Description of the task
Report the number of lines where the string "scene" occurs, and write nothing else.

Entries supplied
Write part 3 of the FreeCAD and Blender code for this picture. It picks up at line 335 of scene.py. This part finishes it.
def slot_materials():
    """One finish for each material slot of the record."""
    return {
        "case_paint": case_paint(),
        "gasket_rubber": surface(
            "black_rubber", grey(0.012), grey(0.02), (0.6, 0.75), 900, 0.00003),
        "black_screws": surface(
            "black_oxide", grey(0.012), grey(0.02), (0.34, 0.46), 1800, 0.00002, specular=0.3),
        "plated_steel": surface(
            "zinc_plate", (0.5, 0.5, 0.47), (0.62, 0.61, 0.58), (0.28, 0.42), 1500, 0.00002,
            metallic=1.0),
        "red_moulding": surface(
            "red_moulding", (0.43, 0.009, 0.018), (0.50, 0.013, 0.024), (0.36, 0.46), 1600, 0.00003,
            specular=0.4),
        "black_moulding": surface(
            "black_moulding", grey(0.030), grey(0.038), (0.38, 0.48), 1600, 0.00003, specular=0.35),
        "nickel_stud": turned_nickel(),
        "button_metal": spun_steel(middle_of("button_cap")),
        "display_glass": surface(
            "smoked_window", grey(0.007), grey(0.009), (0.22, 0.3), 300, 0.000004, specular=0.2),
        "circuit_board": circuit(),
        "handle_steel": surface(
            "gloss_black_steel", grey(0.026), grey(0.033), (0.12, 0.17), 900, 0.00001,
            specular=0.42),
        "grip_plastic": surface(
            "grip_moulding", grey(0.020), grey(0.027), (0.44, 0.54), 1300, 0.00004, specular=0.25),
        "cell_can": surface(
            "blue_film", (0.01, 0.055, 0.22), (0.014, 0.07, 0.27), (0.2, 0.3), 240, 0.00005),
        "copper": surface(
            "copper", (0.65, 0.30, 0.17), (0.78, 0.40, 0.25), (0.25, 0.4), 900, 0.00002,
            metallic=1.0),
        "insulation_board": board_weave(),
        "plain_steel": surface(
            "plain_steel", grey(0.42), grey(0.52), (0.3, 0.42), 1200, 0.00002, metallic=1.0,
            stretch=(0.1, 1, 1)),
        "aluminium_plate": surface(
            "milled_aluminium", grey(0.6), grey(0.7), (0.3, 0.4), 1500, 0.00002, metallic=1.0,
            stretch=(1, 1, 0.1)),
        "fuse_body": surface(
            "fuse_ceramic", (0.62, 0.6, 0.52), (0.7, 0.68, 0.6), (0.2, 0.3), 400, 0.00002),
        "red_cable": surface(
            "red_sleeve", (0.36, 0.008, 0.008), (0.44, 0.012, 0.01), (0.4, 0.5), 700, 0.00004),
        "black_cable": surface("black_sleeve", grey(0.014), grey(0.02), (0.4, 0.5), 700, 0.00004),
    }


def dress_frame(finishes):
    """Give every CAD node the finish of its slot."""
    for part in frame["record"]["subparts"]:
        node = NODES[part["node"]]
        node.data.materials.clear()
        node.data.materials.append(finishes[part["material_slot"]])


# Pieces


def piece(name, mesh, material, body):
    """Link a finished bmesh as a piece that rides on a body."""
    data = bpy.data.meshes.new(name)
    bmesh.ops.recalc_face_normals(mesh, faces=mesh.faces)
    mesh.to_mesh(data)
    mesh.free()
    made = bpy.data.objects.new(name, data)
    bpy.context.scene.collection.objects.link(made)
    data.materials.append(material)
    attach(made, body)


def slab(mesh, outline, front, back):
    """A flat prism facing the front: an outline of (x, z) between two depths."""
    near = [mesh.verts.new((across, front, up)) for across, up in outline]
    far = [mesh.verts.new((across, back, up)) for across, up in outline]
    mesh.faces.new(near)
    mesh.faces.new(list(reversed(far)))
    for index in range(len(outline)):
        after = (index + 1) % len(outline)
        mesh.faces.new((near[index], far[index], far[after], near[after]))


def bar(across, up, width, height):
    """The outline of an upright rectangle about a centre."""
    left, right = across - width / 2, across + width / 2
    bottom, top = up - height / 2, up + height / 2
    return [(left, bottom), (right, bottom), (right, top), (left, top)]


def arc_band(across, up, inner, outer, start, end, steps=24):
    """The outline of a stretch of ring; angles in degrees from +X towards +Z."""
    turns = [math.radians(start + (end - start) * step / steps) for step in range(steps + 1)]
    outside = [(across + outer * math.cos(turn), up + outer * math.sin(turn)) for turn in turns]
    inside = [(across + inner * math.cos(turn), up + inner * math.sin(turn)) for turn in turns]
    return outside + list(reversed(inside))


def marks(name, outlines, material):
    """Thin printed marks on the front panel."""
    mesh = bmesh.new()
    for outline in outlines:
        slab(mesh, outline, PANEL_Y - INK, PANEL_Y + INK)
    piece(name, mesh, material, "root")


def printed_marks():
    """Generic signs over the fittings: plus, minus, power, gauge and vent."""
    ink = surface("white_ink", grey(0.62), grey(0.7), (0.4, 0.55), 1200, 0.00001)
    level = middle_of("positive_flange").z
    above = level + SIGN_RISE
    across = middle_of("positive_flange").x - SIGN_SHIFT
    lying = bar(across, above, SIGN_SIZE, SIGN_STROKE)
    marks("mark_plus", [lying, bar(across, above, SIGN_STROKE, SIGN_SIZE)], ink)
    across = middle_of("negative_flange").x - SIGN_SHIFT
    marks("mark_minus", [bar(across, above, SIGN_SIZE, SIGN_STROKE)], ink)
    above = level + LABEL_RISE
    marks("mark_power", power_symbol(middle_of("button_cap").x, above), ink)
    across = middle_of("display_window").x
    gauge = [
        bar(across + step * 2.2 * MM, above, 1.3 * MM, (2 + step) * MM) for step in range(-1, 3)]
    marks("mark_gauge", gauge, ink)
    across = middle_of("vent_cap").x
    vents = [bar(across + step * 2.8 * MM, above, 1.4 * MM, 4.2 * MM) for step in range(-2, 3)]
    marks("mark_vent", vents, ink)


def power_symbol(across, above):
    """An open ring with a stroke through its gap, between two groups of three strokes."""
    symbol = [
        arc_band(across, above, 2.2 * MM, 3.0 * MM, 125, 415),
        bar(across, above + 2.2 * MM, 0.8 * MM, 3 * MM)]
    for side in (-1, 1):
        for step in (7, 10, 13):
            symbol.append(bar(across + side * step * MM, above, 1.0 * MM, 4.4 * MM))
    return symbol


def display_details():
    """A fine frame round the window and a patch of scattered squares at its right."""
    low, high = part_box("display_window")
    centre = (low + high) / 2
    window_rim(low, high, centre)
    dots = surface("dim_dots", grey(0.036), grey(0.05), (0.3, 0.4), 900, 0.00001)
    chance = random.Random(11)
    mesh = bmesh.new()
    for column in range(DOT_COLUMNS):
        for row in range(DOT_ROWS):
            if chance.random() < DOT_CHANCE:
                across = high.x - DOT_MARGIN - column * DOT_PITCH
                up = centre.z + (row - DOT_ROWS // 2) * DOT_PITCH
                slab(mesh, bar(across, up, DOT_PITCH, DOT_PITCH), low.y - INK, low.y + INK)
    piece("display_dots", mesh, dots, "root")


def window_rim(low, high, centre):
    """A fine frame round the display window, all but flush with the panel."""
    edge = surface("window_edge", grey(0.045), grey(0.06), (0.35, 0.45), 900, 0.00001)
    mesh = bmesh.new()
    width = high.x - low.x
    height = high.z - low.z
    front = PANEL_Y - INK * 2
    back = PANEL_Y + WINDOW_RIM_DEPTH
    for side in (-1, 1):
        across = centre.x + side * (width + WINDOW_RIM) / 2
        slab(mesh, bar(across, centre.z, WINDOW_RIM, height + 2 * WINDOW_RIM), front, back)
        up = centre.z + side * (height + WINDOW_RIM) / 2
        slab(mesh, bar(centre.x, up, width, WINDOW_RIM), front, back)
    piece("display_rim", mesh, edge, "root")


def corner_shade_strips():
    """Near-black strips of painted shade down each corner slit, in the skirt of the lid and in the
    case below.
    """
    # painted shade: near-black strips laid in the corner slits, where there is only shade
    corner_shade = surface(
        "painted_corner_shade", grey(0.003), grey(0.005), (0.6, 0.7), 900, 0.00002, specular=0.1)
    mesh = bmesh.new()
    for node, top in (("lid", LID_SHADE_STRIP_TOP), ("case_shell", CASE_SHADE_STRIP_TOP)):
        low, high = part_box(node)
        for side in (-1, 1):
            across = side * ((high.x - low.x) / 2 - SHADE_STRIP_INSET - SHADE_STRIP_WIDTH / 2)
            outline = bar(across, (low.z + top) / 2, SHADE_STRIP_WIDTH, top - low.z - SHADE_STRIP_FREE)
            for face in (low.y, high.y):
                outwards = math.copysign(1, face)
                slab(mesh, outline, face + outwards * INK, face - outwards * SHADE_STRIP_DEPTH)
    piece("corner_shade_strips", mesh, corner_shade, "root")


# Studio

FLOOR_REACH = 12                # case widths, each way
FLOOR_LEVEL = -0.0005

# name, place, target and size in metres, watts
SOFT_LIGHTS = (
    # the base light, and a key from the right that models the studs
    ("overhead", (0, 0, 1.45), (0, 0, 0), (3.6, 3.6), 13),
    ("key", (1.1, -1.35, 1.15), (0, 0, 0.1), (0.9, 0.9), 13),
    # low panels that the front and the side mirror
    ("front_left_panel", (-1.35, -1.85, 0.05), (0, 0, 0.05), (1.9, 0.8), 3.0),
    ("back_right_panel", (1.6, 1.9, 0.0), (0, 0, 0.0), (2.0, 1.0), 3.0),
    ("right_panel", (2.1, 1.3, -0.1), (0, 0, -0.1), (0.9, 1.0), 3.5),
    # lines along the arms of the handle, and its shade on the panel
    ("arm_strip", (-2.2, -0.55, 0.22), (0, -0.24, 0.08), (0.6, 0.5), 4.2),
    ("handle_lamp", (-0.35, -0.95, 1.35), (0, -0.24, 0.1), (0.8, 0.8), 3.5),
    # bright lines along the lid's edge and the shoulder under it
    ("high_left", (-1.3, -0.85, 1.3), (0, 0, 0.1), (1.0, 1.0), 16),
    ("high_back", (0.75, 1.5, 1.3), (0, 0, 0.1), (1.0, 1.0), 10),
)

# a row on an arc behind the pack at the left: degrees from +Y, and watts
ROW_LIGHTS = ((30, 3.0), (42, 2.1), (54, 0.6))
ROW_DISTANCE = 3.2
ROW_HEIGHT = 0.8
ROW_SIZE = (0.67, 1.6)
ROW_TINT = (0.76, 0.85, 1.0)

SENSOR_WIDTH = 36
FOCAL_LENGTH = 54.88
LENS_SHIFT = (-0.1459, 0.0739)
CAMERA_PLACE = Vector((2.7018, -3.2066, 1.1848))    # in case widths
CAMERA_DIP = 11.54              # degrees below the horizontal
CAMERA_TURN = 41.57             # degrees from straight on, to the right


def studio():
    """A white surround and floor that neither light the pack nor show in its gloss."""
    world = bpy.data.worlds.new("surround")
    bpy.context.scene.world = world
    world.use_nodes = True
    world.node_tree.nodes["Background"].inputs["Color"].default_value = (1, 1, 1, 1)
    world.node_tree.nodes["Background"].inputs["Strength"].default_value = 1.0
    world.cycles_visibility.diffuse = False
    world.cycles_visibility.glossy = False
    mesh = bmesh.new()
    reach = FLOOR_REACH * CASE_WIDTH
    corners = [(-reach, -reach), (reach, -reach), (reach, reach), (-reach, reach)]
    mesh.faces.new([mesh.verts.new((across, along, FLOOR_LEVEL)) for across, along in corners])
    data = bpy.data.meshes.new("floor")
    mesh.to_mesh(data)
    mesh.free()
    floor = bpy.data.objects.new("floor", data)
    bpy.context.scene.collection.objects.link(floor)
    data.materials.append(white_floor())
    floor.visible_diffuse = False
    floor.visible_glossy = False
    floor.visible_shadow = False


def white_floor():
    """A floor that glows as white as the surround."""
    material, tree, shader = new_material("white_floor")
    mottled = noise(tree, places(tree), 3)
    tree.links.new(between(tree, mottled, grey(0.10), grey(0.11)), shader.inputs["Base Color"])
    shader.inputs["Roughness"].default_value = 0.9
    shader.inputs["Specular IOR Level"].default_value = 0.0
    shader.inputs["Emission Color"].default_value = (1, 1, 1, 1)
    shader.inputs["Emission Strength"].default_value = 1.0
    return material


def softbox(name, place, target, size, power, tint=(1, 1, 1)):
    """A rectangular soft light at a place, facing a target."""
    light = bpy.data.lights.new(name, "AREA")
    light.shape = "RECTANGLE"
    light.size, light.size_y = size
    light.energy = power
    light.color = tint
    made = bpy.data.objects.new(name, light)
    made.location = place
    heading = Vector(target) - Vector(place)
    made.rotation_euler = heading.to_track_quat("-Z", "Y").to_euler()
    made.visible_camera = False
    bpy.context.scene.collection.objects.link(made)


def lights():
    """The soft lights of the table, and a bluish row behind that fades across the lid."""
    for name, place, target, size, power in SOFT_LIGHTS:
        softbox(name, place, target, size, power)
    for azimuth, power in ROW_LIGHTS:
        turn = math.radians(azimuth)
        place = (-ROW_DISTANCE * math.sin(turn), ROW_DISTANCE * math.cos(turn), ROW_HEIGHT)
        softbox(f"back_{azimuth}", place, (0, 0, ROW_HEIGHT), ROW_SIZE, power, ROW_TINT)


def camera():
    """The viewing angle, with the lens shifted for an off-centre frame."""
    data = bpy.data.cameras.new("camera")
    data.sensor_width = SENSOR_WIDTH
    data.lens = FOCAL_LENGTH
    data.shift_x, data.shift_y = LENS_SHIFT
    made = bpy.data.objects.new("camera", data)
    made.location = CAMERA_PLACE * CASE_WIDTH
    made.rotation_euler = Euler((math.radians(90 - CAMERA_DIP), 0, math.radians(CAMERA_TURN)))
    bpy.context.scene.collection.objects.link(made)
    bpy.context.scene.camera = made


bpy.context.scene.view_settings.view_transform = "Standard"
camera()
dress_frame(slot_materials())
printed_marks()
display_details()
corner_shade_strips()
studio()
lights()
--
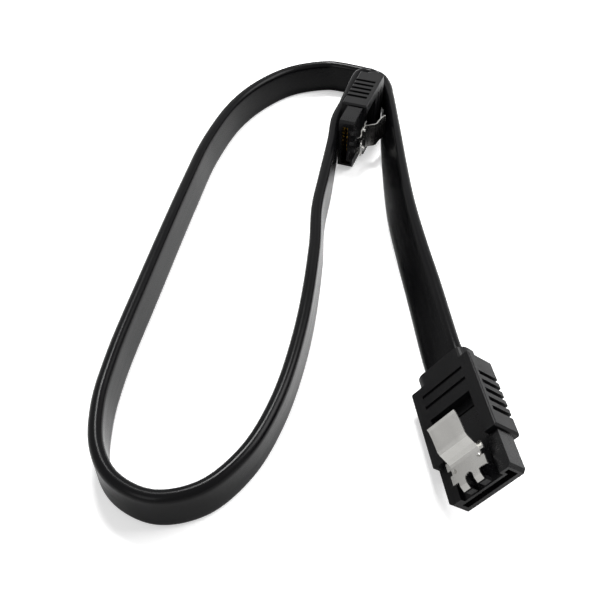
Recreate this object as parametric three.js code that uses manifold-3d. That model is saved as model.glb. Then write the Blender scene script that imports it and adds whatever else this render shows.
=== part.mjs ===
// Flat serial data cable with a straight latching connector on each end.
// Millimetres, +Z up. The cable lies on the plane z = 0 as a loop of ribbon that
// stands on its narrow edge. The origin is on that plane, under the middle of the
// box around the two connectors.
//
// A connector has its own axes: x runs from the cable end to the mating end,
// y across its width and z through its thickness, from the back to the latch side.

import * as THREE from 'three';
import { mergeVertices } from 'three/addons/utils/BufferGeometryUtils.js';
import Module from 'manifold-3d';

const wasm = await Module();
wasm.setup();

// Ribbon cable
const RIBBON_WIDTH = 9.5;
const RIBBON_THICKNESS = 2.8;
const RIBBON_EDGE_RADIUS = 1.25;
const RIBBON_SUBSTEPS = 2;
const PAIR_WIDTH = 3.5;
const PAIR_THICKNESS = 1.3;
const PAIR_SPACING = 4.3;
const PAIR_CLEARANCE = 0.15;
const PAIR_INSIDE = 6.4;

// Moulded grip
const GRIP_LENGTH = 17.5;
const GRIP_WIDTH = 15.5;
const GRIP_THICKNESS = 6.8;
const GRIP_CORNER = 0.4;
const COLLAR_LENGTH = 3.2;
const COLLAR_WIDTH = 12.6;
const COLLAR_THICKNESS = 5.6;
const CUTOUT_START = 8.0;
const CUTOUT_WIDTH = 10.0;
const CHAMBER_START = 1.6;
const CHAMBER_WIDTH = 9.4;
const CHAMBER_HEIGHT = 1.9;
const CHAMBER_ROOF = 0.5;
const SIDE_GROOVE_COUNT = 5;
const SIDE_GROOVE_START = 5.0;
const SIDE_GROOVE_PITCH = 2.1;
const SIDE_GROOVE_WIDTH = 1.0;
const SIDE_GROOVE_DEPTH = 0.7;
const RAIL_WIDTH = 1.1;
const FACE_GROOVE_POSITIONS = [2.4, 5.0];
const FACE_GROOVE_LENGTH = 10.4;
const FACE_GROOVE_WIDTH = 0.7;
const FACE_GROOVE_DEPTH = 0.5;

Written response
9